The settlement also requires Wildlife Services to analyze the environmental impacts of its killing of coyotes, bobcats and other wildlife in 16 counties in Northern California.
Wildlife Services is a multimillion dollar federal program that uses painful leghold traps, snares, poisons and aerial gunning to kill wolves, coyotes, cougars, birds, and other wild animals, primarily to benefit the agriculture and livestock industries.
“This is a big victory for California wildlife targeted by this federal program’s horrifically destructive war on animals,” said Collette Adkins, a Center for Biological Diversity attorney representing the conservation groups involved in the lawsuit. “We’ve saved hundreds of animals that would have suffered and died in traps set by Wildlife Services over the next several years.”
Under the court order approved on Wednesday, Wildlife Services must provide, by the end of 2023, an “environmental impact statement” that analyzes the effects and risks of its wildlife-killing program in California’s North District. The North District includes Butte, Del Norte, Glenn, Humboldt, Lassen, Mendocino, Modoc, Nevada, Plumas, Shasta, Sierra, Siskiyou, Sutter, Tehama, Trinity, and Yuba counties.
Pending completion of that study, the court order imposes several measures to protect wildlife in the North District.
It bans the use of M-44 cyanide devices, den fumigants, and lead ammunition, as well as aerial gunning, and any use of body-gripping traps, such as strangulation snares and steel-jaw leghold traps, in designated wilderness and wilderness study areas.
The order also requires Wildlife Services to implement several measures to protect California’s endangered gray wolves from being accidentally killed in traps set for other carnivores. These measures include a ban on Conibear traps and non-breakaway snares in areas used by the wolves.

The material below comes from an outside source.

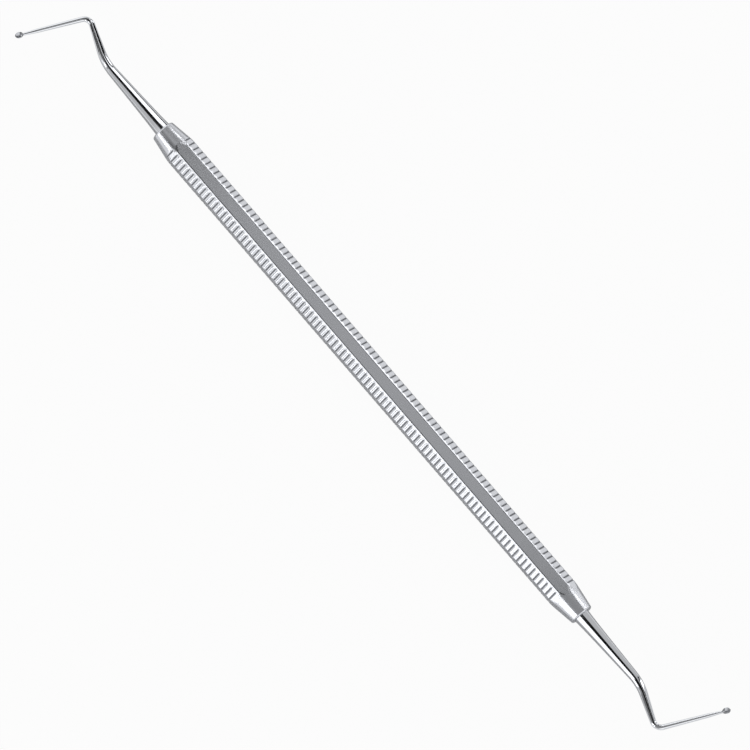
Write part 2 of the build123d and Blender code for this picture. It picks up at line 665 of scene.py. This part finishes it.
@dataclass
class WorkingEnd:
    """One working end in one piece of steel: tang, tapering shank with two bends, neck and spoon."""

    side: Side
    handle: Handle
    tang_length: float = 8.0 * MM
    straight: float = 13.9 * MM
    first_bend_angle: float = math.radians(22.0)
    first_bend_radius: float = 11.0 * MM
    middle: float = 5.26 * MM
    second_bend_angle: float = math.radians(87.05)
    second_bend_radius: float = 1.5 * MM
    terminal: float = 8.37 * MM
    neck: float = 2.6 * MM
    tang_diameter: float = 2.8 * MM
    root_diameter: float = 2.85 * MM
    seat_flare: float = 0.2 * MM
    seat_flare_length: float = 2.5 * MM
    seat_gap: float = 0.01 * MM
    second_bend_diameter: float = 1.0 * MM
    terminal_diameter: float = 0.8 * MM
    neck_diameter: float = 0.5 * MM
    # Rings in each stretch, in order
    straight_rings: int = 20
    first_bend_rings: int = 12
    middle_rings: int = 5
    second_bend_rings: int = 28
    terminal_rings: int = 8
    neck_rings: int = 8
    segments: int = 64
    # The spoon's finish is the second one on the piece
    spoon_finish_slot: int = 1

    def steps(self) -> list[tuple[float, float, float]]:
        """Lay out the route from the tang's end to the spoon's rim.

        Returns:
            Steps of length, turn and new diameter.
        """
        bend_1 = self.first_bend_radius * self.first_bend_angle
        bend_2 = self.second_bend_radius * self.second_bend_angle
        tapering_length = self.straight + bend_1 + self.middle + bend_2
        fall = (self.root_diameter - self.second_bend_diameter) / tapering_length
        stretches = [
            (self.straight, 0.0, self.straight_rings),
            (bend_1, -self.first_bend_angle, self.first_bend_rings),
            (self.middle, 0.0, self.middle_rings),
            (bend_2, self.second_bend_angle, self.second_bend_rings),
        ]
        route = [
            (self.tang_length + self.seat_gap, 0.0, self.tang_diameter),
            (0.0, 0.0, self.root_diameter + self.seat_flare),
        ]
        diameter = self.root_diameter
        travelled = 0.0
        for length, turn, count in stretches:
            for _ in range(count):
                travelled += length / count
                diameter -= fall * length / count
                flare = self.seat_flare * math.exp(-travelled / self.seat_flare_length)
                route.append((length / count, turn / count, diameter + flare))
        thin_stretches = [
            (self.terminal, self.terminal_diameter, self.terminal_rings),
            (self.neck, self.neck_diameter, self.neck_rings),
        ]
        for length, finish, count in thin_stretches:
            change = (finish - diameter) / count
            for _ in range(count):
                diameter += change
                route.append((length / count, 0.0, diameter))
        return route

    def first_ring(self, bm: bmesh.types.BMesh, x: float) -> list[bmesh.types.BMEdge]:
        """Make the tang's end disc, square to X.

        Args:
            bm: The empty mesh.
            x: The disc's place along the handle.

        Returns:
            The edges round the disc.
        """
        bmesh.ops.create_circle(bm, cap_ends=True, segments=self.segments, radius=self.tang_diameter / 2.0)
        upright = Matrix.Rotation(math.pi / 2.0, 4, "Y")
        place = Matrix.Translation((x, -self.handle.socket_offset, 0.0))
        bmesh.ops.transform(bm, matrix=place @ upright, verts=bm.verts)
        return list(bm.edges)

    def build(
        self, spoon: Spoon, polished: bpy.types.Material, ground: bpy.types.Material
    ) -> bpy.types.Object:
        """Extrude the working end ring by ring, shape its spoon and turn it to its side.

        Args:
            spoon: The bowl's sizes.
            polished: The finish of the tang and shank.
            ground: The finish of the spoon.

        Returns:
            The finished object.
        """
        bm = bmesh.new()
        centre = Vector((self.handle.half_length - self.tang_length, -self.handle.socket_offset, 0.0))
        ring = self.first_ring(bm, centre.x)
        heading = 0.0
        diameter = self.tang_diameter
        for length, turn, new_diameter in self.steps():
            ring, verts = extruded_ring(bm, ring)
            chord = length if turn == 0.0 else 2.0 * length / abs(turn) * math.sin(abs(turn) / 2.0)
            move = Vector((math.cos(heading + turn / 2.0), math.sin(heading + turn / 2.0), 0.0)) * chord
            bmesh.ops.rotate(bm, cent=centre, matrix=Matrix.Rotation(turn, 3, "Z"), verts=verts)
            bmesh.ops.translate(bm, vec=move, verts=verts)
            centre = centre + move
            heading += turn
            grow = new_diameter / diameter
            bmesh.ops.scale(bm, vec=(grow, grow, grow), space=Matrix.Translation(-centre), verts=verts)
            diameter = new_diameter
        along = Vector((math.cos(heading), math.sin(heading), 0.0))
        shank_faces = set(bm.faces)
        self.shape_spoon(bm, ring, centre, along, spoon)
        for face in bm.faces:
            if face not in shank_faces:
                face.material_index = self.spoon_finish_slot
        to_side = Matrix.Rotation(self.side.value, 3, "Z")
        bmesh.ops.rotate(bm, cent=(0.0, 0.0, 0.0), matrix=to_side, verts=bm.verts)
        bmesh.ops.translate(bm, vec=UP * self.handle.axis_height, verts=bm.verts)
        end = finished_object(bm, f"polished_working_end_{self.side.name.lower()}", polished)
        end.data.materials.append(ground)
        return end

    def shape_spoon(
        self,
        bm: bmesh.types.BMesh,
        ring: list[bmesh.types.BMEdge],
        rim: Vector,
        along: Vector,
        spoon: Spoon,
    ) -> None:
        """Carry the neck's last ring on through the spoon.

        Args:
            bm: The mesh.
            ring: The edges of the neck's last ring.
            rim: The centre of that ring, at the spoon's rim.
            along: The way the terminal shank points.
            spoon: The bowl's sizes.
        """
        sideways = UP.cross(along)
        radius = spoon.length / 2.0
        middle = rim + along * radius
        neck_radius = self.neck_diameter / 2.0
        turns = [math.pi * step / spoon.ring_count for step in range(1, spoon.ring_count + 1)]
        for place in [-radius * math.cos(turn) for turn in turns]:
            ring, verts = extruded_ring(bm, ring)
            for vert in verts:
                away = vert.co - rim
                turn = math.atan2(away.z, away.dot(sideways))
                across, height = spoon.section_point(place, turn, neck_radius)
                hollow = spoon.bowl_floor(place, across)
                if hollow is not None and math.sin(turn) > 0.0:
                    height = hollow
                vert.co = middle + along * place + sideways * across + UP * height
            rim = middle + along * place
        bmesh.ops.contextual_create(bm, geom=ring)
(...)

Last year Wildlife Services reported killing 1.6 million native animals nationwide. In California alone, this total included 3,893 coyotes, 142 foxes, 83 black bears, 18 bobcats and thousands of other creatures. Non-target animals including protected wildlife such as, wolves, Pacific fisher and eagles are also at risk from Wildlife Services’ indiscriminate methods.
“Wildlife Services’ lethal ‘control’ is ineffective, wasteful and cruel,” said Michelle Lute, wildlife co-existence campaigner for WildEarth Guardians. “We are changing this clandestine government program state-by-state until wildlife and people are safe on our public lands.”
“Thousands of California wildlife will now have a much-needed reprieve from the federal killing agency,” concluded Animal Legal Defense Fund Executive Director Stephen Wells. “This settlement sends the powerful message that Wildlife Services’ indiscriminate killing programs will not go unchallenged.”